It is noted that in the embodiments of the invention, each G sensor generates analog acceleration values; converts the analog acceleration values into digital acceleration values; and output the digital acceleration values. However, the ECU 40 may perform the A/D conversion.

As shown in FIG. 3, the airbag controller 2 includes a first threshold value setting section 45, a second threshold value setting section 46, a collision determination procedure control section 50, and a collision pattern storage table 60. Of these sections, the collision determination procedure control section 50 has the function of sampling (integrating) acceleration values output from each of the G sensors 31 to 36 to obtain a G integral signal, the function of determining a collision direction and collision position of collision with another vehicle based on the obtained integral value, and a function of controlling the sampling (e.g. sampling period) of the respective G sensors, on the basis of the determined collision direction or collision position.

As shown in FIG. 4, the collision determination procedure control section 50 includes an integral-value determination section 51, a collision-direction prediction section 52, a collision-position prediction section 53, a sampling-period control section 54, a sampling-period setting section 55, a sampling-procedure control section 56, an auxiliary collision-position prediction section 57, a failure detection section 58, and a determination-of-collision-pattern disabling section 59.

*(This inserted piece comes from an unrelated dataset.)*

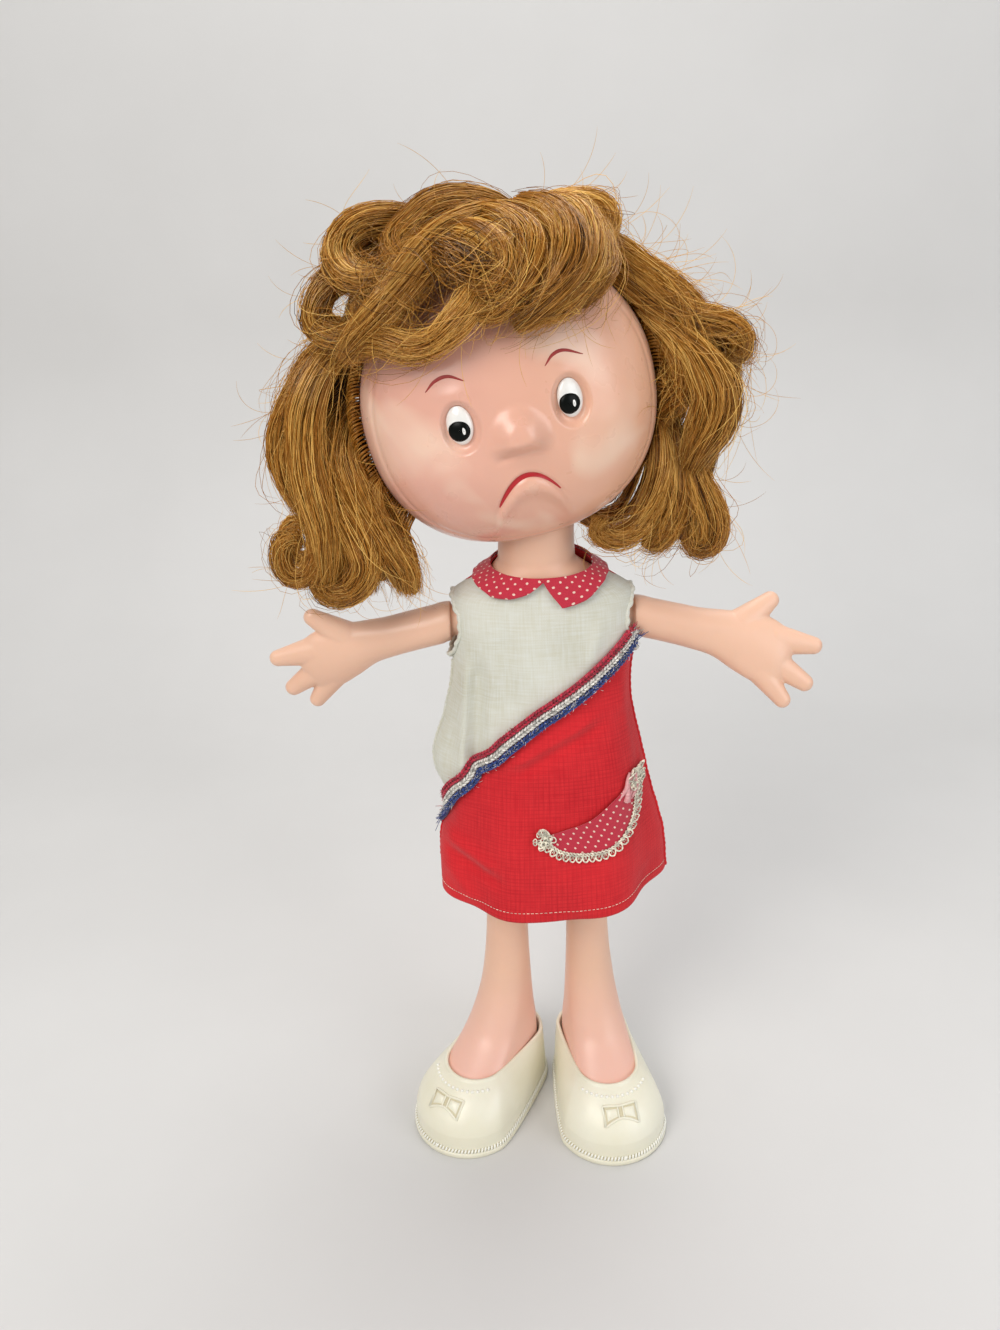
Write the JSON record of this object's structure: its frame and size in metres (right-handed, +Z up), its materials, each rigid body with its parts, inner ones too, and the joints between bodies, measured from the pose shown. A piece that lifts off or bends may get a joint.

The first threshold value setting section 45 has a function of setting a first threshold value serving as a criterion for inflation of the side airbag. The second threshold value setting section 46 sets a second threshold value, which is a threshold value lower than the first threshold value set by the first threshold value setting section 45. The integral-value determination section 51 has a function of determining whether or not the integral value of acceleration values output from each of the G sensors 31 to 36 exceeds the second threshold value. The collision-direction prediction section 52 has a function of determining (predicting) a direction in which a collision with another vehicle may occur on the basis of a position of at least one of the G sensors 31 to 36, an integral value of acceleration values output from which has been determined to exceed the second threshold value by the integral-value determination section 51. The collision-position prediction section 53 has a function of specifying a position of collision with the other vehicle on the basis of a position of at least one of the G sensors 31 to 36, an integral value of acceleration values output from which has been determined to exceed the second threshold value by the integral-value determination section 51.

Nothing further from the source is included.